I could care less if Harvey pitches again this season or in the postseason. The only time I will care how often or how much Harvey pitches is if he one day plays for the Yankees. All I care about is the Yankees winning, and for now, Harvey helped them do that on Sunday night by coming out of that game.

ESPN continued to talk about Harvey as if he’s Clayton Kershaw while the Yankees continued to pour it on against the Mets’ bullpen, which will be their downfall in the postseason. Four runs in the sixth, one run in the seventh and five more runs in the eighth and in a game they could barely get a hit in for five innings, the Yankees won 11-2 and won the 2015 Subway Series 4-2.

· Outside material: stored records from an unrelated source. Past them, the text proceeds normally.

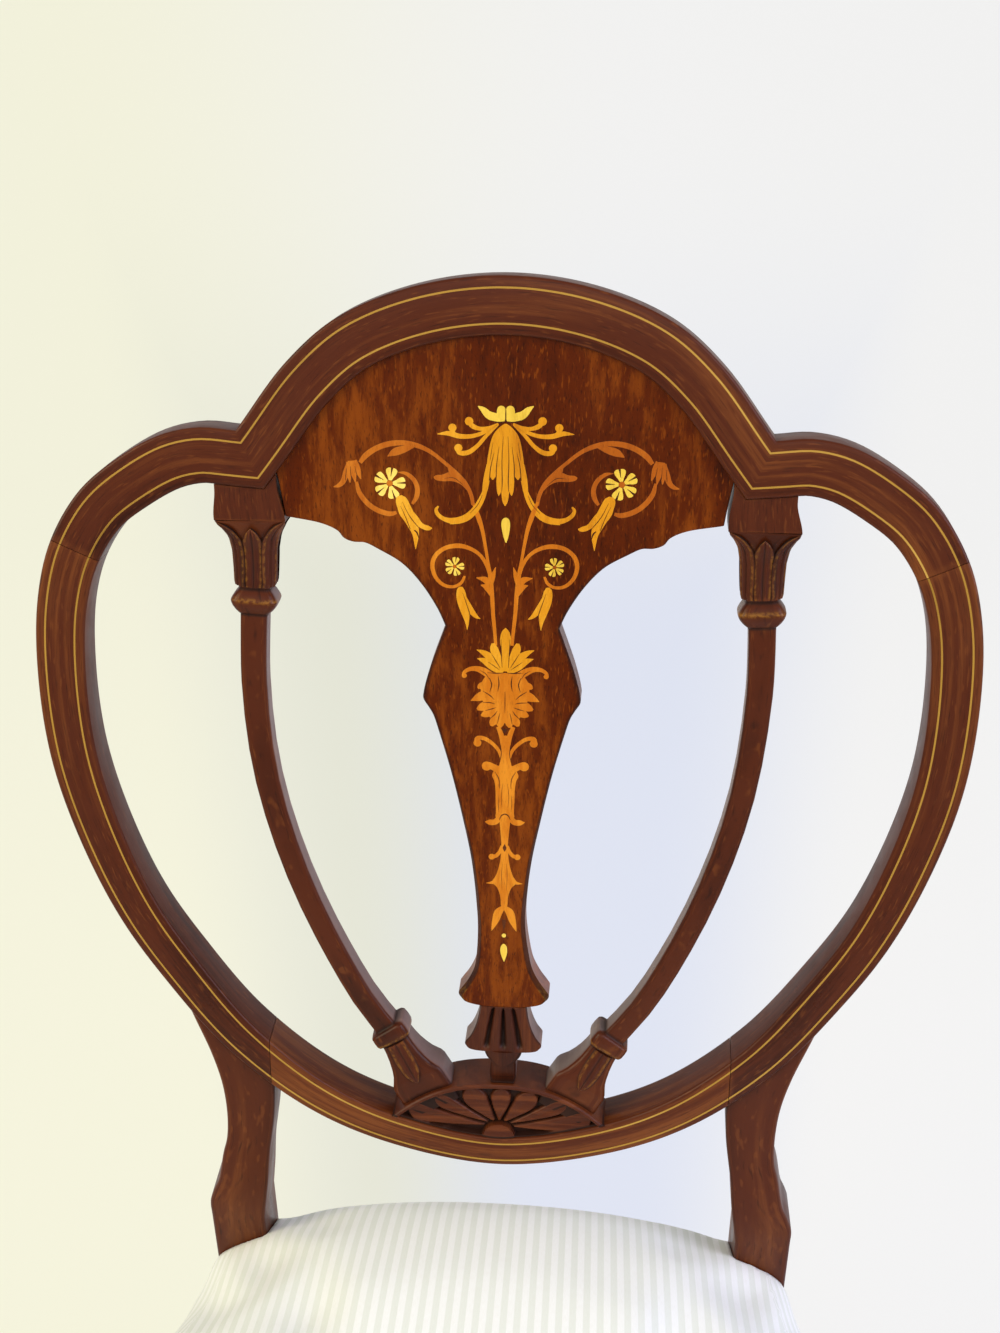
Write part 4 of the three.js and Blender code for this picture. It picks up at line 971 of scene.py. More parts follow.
@dataclass
class RearLegs:
    """The stiles of the shield, the posts through the seat and the swept legs, each side in one piece."""

    shield: ShieldFrame
    post_half: float = 172.0
    post_face: float = 32.0
    post_depth: float = 32.0
    depth_high: float = 25.0
    recess: float = 3.0
    corner: float = 2.5
    foot_half: float = 164.0
    foot_face: float = 27.0
    post_shares: Tuple[Row, ...] = (
        (0.224, 0.748, 0.67), (0.184, 0.719, 0.6), (0.132, 0.681, 0.54), (0.092, 0.661, 0.535),
        (0.05, 0.654, 0.54), (0.019, 0.658, 0.549), (0, 0.668, 0.555), (-0.04, 0.686, 0.5635),
        (-0.058, 0.702, 0.5685), (-0.075, 0.713, 0.574))

    def levels(self) -> Array:
        """Rows of up, outer edge, inner edge and depth of the right post and leg, from the floor up."""
        rise = np.linspace(0, 1, 30)
        face = mix(self.foot_face, self.post_face, rise)
        outer = mix(self.foot_half, self.post_half, rise)
        leg = np.stack([mix(-FORM.base, -FORM.block_drop, rise), outer, outer - face,
                        mix(self.foot_face, self.post_depth, rise)], axis=1)
        block = np.array([[-FORM.settle, self.post_half, self.post_half - self.post_face, self.post_depth]])
        count = len(self.post_shares)
        size = np.array([self.shield.height, self.shield.half, self.shield.half])
        post = np.array(self.post_shares)[::-1] * size
        deep = mix(self.depth_high, self.post_depth, np.arange(count)[::-1] / count)
        rows = np.vstack([block, np.column_stack([post, deep])])
        return np.vstack([leg, spline(rows, 7)])

    def section(self, low: Array, high: Array, deep: Array) -> Array:
        """A rounded rectangle between two edges at every level, as levels by columns of across and deep."""
        turn = np.linspace(0, math.pi / 2, 4)
        level, rise = self.corner * (1 - np.sin(turn)), self.corner * (1 - np.cos(turn))
        low, high, far = low[:, None], high[:, None], (self.recess + deep)[:, None]
        x = np.hstack([low + level[::-1], high - level, high - level[::-1], low + level])
        near = np.broadcast_to(self.recess + rise, (len(low), len(turn)))
        y = np.hstack([near[:, ::-1], near, far - rise[::-1], far - rise])
        return np.stack([x, y], axis=-1)

    def build(self, finishes: Finishes) -> None:
        """Makes both legs and the lines in their stiles."""
        shield = self.shield
        start = shield.joint + shield.gap / shield.shield.length
        run = shield.lower_run(start, shield.share_at(shield.shoe_half - shield.face), 80)
        limits = (shield.shoe_half + shield.gap / 2, shield.half * 2)
        rows = self.levels()
        flat = self.section(rows[:, 2], rows[:, 1], rows[:, 3])
        level = np.broadcast_to(rows[:, :1], flat.shape[:2])
        post = np.stack([flat[..., 0], flat[..., 1], level], axis=-1)
        around = np.linspace(0, 2 * (self.post_face + self.post_depth), flat.shape[1])
        places = np.stack(np.broadcast_arrays(around, rows[:, :1]), axis=-1)
        wood, line = finishes.made["mahogany_rail"], finishes.made["boxwood_line"]
        for side, name in ((1.0, "right"), (-1.0, "left")):
            flip = np.array([side, 1.0, 1.0])
            stile, stile_places = trim(*shield.rail(run), *limits)
            shell = Shell().grid(stile * flip, stile_places, tint=0.6)
            shell.grid(post * flip, places, tint=0.9)
            settle_in(shell.mesh(f"back_leg_{name}"), wood, "mahogany", f"rear_leg_{name}")
            for inner_side, edge in ((False, "outer"), (True, "inner")):
                points, strip_places = trim(*shield.string(run, inner_side), *limits)
                strip = Shell().grid(points * flip, strip_places)
                settle_in(strip.mesh(f"stile_line_{edge}_{name}"), line, "boxwood",
                          f"stile_string_{edge}_{name}")


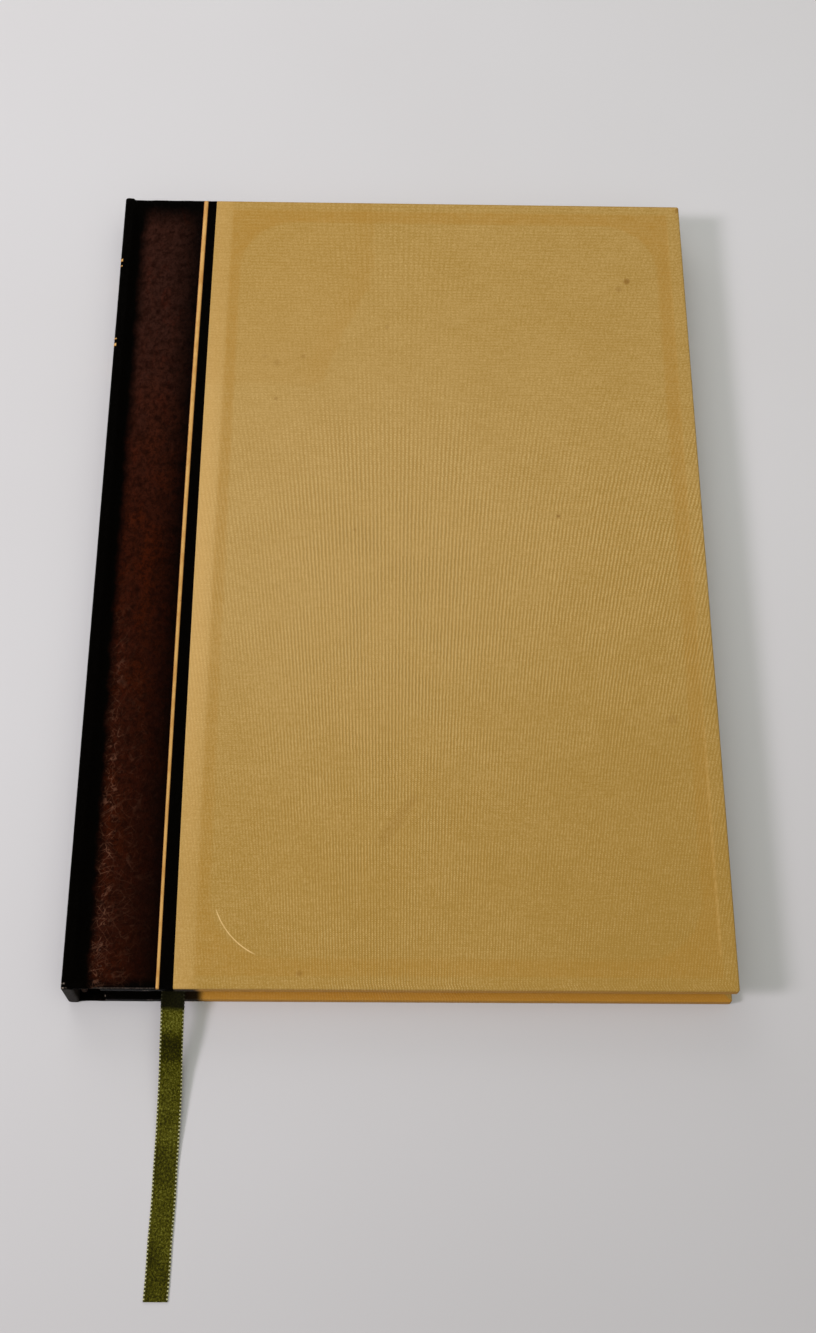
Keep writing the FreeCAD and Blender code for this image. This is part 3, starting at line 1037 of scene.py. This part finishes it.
# ---------------------------------------------------------------------------------- book cloth
# Tan book cloth over the boards, woven with fine upright ribs, turned in at head, tail and
# fore edge and mitred at the corners.  A plain frame with rounded inner corners is just visible.

cloth_low, cloth_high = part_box("front_cloth")
cloth_thickness = 0.38 * MM
corner_radius = 0.6 * MM
cloth_edge_round = 0.45 * MM
cloth_field_margin = 1.5 * MM
cloth_step = 2.2 * MM
inner_frame = {"middle": 13.3, "half_width": 60.0, "half_height": 109.5, "corner": 16.0}
outer_frame = {"middle": 13.7, "half_width": 63.5, "half_height": 113.8}
# Small spots on the front: across, height, reach and strength.
cloth_spots = ((64.5, 90.0, 1.25, 0.60), (61.8, 87.3, 1.2, 0.28), (42.0, 12.5, 0.7, 0.60),
               (-27.8, 63.0, 1.3, 0.30), (-35.1, 60.9, 1.7, 0.20), (-38.6, 62.8, 1.2, 0.14),
               (-4.4, 73.2, 0.9, 0.22), (-35.0, 48.9, 0.7, 0.35), (-12.6, 7.8, 0.8, 0.34),
               (-24.4, -113.2, 1.3, 0.38), (69.0, -46.4, 1.8, 0.16), (80.8, 115.0, 1.6, 0.50))
cloth_tan = (196, 163, 102)
cloth_shade = (156, 121, 53)
cloth_painted_light = (190, 157, 104)
cloth_ochre = (164, 118, 40)
cloth_painted_highlight = (214, 171, 106)
cloth_spot = (120, 78, 18)
cloth_rubbed_and_lit = (232, 190, 120)
cloth_pressed_and_lit = (226, 190, 128)
cloth_tail_painted_shade = (176, 118, 30)
leather_and_painted_shadow = (8, 5, 3)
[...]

When I woke up on Monday morning, I expected the city to be different since the Mets had apparently taken it back despite losing both legs of the Subway Series and watching their franchise ace come out of a game after five innings on Sunday Night Baseball. I thought I would get an email or a phone call to let me know the Mets had taken back the city, but I got nothing. The Mets and their fans are still and always will be the little brother.